◆ Excerpted records ◆
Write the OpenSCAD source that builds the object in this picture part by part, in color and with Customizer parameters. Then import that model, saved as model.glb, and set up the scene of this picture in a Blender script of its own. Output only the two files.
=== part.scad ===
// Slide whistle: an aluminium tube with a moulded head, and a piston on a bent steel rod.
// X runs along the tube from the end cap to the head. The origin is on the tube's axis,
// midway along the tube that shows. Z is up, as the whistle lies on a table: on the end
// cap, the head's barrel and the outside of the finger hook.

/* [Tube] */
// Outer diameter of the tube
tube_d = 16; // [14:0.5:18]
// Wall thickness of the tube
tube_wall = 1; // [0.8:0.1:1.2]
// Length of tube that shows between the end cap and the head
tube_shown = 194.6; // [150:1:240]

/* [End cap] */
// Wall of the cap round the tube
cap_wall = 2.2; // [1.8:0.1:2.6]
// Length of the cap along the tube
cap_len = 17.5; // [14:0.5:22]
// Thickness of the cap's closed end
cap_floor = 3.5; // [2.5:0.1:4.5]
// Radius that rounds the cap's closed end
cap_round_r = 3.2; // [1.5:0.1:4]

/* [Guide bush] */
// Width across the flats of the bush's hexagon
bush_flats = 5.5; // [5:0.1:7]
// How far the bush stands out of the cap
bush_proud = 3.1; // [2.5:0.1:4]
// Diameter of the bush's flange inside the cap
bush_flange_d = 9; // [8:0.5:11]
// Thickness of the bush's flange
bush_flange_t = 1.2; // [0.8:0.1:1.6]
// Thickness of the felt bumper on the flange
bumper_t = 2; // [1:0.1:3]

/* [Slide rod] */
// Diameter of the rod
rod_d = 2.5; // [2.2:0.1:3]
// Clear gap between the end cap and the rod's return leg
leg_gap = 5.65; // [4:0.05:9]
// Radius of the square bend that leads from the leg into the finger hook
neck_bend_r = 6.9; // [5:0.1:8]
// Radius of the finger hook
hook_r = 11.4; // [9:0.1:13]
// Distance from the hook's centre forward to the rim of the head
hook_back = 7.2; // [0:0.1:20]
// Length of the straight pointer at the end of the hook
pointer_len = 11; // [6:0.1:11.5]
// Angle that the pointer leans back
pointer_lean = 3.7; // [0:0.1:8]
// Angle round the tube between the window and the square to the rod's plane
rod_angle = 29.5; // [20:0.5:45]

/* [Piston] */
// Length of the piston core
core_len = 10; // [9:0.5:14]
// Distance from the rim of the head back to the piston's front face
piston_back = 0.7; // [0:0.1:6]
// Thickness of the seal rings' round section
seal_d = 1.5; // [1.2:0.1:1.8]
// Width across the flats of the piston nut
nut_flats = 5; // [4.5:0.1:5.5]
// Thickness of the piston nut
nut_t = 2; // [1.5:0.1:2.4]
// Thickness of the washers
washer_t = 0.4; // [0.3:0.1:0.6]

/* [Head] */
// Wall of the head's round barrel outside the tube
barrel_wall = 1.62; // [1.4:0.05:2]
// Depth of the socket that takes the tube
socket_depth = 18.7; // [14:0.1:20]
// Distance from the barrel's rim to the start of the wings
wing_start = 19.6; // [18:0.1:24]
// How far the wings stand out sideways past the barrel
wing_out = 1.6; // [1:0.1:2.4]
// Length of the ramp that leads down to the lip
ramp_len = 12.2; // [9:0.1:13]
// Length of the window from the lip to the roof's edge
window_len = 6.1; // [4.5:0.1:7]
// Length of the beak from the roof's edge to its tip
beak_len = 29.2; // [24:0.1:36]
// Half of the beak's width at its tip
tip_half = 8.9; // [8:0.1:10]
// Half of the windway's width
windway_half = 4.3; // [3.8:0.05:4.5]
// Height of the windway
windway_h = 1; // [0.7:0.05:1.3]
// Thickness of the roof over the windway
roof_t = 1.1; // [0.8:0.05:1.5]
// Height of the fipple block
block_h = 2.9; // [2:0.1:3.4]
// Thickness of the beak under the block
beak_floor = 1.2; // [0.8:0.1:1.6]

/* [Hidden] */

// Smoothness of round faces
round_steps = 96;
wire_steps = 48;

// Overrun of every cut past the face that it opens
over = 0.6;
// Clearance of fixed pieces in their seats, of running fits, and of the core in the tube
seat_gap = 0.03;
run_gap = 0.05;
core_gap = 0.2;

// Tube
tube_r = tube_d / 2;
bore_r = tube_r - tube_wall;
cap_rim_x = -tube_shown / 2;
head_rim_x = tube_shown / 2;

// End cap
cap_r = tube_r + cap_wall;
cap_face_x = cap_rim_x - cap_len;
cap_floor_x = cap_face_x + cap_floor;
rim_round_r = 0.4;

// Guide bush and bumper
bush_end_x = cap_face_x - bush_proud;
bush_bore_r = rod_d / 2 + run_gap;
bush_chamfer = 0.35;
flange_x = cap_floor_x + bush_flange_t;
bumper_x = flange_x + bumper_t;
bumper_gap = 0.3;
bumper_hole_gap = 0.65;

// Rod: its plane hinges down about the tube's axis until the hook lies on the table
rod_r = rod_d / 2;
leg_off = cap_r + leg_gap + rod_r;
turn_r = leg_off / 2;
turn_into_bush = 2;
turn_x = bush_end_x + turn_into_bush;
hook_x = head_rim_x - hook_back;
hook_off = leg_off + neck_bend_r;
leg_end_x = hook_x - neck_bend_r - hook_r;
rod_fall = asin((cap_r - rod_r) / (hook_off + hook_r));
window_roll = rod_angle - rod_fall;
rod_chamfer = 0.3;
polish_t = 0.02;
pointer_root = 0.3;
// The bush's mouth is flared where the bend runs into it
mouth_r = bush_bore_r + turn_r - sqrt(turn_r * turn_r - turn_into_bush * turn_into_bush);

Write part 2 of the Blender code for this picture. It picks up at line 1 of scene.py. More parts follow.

◆ Task details ◆
Transcribe each record exactly. Leave nothing out.

◆ Complete answer ◆
Write the OpenSCAD source that builds the object in this picture part by part, in color and with Customizer parameters. Then import that model, saved as model.glb, and set up the scene of this picture in a Blender script of its own. Output only the two files.
=== part.scad ===
// Slide whistle: an aluminium tube with a moulded head, and a piston on a bent steel rod.
// X runs along the tube from the end cap to the head. The origin is on the tube's axis,
// midway along the tube that shows. Z is up, as the whistle lies on a table: on the end
// cap, the head's barrel and the outside of the finger hook.

/* [Tube] */
// Outer diameter of the tube
tube_d = 16; // [14:0.5:18]
// Wall thickness of the tube
tube_wall = 1; // [0.8:0.1:1.2]
// Length of tube that shows between the end cap and the head
tube_shown = 194.6; // [150:1:240]

/* [End cap] */
// Wall of the cap round the tube
cap_wall = 2.2; // [1.8:0.1:2.6]
// Length of the cap along the tube
cap_len = 17.5; // [14:0.5:22]
// Thickness of the cap's closed end
cap_floor = 3.5; // [2.5:0.1:4.5]
// Radius that rounds the cap's closed end
cap_round_r = 3.2; // [1.5:0.1:4]

/* [Guide bush] */
// Width across the flats of the bush's hexagon
bush_flats = 5.5; // [5:0.1:7]
// How far the bush stands out of the cap
bush_proud = 3.1; // [2.5:0.1:4]
// Diameter of the bush's flange inside the cap
bush_flange_d = 9; // [8:0.5:11]
// Thickness of the bush's flange
bush_flange_t = 1.2; // [0.8:0.1:1.6]
// Thickness of the felt bumper on the flange
bumper_t = 2; // [1:0.1:3]

/* [Slide rod] */
// Diameter of the rod
rod_d = 2.5; // [2.2:0.1:3]
// Clear gap between the end cap and the rod's return leg
leg_gap = 5.65; // [4:0.05:9]
// Radius of the square bend that leads from the leg into the finger hook
neck_bend_r = 6.9; // [5:0.1:8]
// Radius of the finger hook
hook_r = 11.4; // [9:0.1:13]
// Distance from the hook's centre forward to the rim of the head
hook_back = 7.2; // [0:0.1:20]
// Length of the straight pointer at the end of the hook
pointer_len = 11; // [6:0.1:11.5]
// Angle that the pointer leans back
pointer_lean = 3.7; // [0:0.1:8]
// Angle round the tube between the window and the square to the rod's plane
rod_angle = 29.5; // [20:0.5:45]

/* [Piston] */
// Length of the piston core
core_len = 10; // [9:0.5:14]
// Distance from the rim of the head back to the piston's front face
piston_back = 0.7; // [0:0.1:6]
// Thickness of the seal rings' round section
seal_d = 1.5; // [1.2:0.1:1.8]
// Width across the flats of the piston nut
nut_flats = 5; // [4.5:0.1:5.5]
// Thickness of the piston nut
nut_t = 2; // [1.5:0.1:2.4]
// Thickness of the washers
washer_t = 0.4; // [0.3:0.1:0.6]

/* [Head] */
// Wall of the head's round barrel outside the tube
barrel_wall = 1.62; // [1.4:0.05:2]
// Depth of the socket that takes the tube
socket_depth = 18.7; // [14:0.1:20]
// Distance from the barrel's rim to the start of the wings
wing_start = 19.6; // [18:0.1:24]
// How far the wings stand out sideways past the barrel
wing_out = 1.6; // [1:0.1:2.4]
// Length of the ramp that leads down to the lip
ramp_len = 12.2; // [9:0.1:13]
// Length of the window from the lip to the roof's edge
window_len = 6.1; // [4.5:0.1:7]
// Length of the beak from the roof's edge to its tip
beak_len = 29.2; // [24:0.1:36]
// Half of the beak's width at its tip
tip_half = 8.9; // [8:0.1:10]
// Half of the windway's width
windway_half = 4.3; // [3.8:0.05:4.5]
// Height of the windway
windway_h = 1; // [0.7:0.05:1.3]
// Thickness of the roof over the windway
roof_t = 1.1; // [0.8:0.05:1.5]
// Height of the fipple block
block_h = 2.9; // [2:0.1:3.4]
// Thickness of the beak under the block
beak_floor = 1.2; // [0.8:0.1:1.6]

/* [Hidden] */

// Smoothness of round faces
round_steps = 96;
wire_steps = 48;

// Overrun of every cut past the face that it opens
over = 0.6;
// Clearance of fixed pieces in their seats, of running fits, and of the core in the tube
seat_gap = 0.03;
run_gap = 0.05;
core_gap = 0.2;

// Tube
tube_r = tube_d / 2;
bore_r = tube_r - tube_wall;
cap_rim_x = -tube_shown / 2;
head_rim_x = tube_shown / 2;

// End cap
cap_r = tube_r + cap_wall;
cap_face_x = cap_rim_x - cap_len;
cap_floor_x = cap_face_x + cap_floor;
rim_round_r = 0.4;

// Guide bush and bumper
bush_end_x = cap_face_x - bush_proud;
bush_bore_r = rod_d / 2 + run_gap;
bush_chamfer = 0.35;
flange_x = cap_floor_x + bush_flange_t;
bumper_x = flange_x + bumper_t;
bumper_gap = 0.3;
bumper_hole_gap = 0.65;

// Rod: its plane hinges down about the tube's axis until the hook lies on the table
rod_r = rod_d / 2;
leg_off = cap_r + leg_gap + rod_r;
turn_r = leg_off / 2;
turn_into_bush = 2;
turn_x = bush_end_x + turn_into_bush;
hook_x = head_rim_x - hook_back;
hook_off = leg_off + neck_bend_r;
leg_end_x = hook_x - neck_bend_r - hook_r;
rod_fall = asin((cap_r - rod_r) / (hook_off + hook_r));
window_roll = rod_angle - rod_fall;
rod_chamfer = 0.3;
polish_t = 0.02;
pointer_root = 0.3;
// The bush's mouth is flared where the bend runs into it
mouth_r = bush_bore_r + turn_r - sqrt(turn_r * turn_r - turn_into_bush * turn_into_bush);

Write part 2 of the Blender code for this picture. It picks up at line 1 of scene.py. More parts follow.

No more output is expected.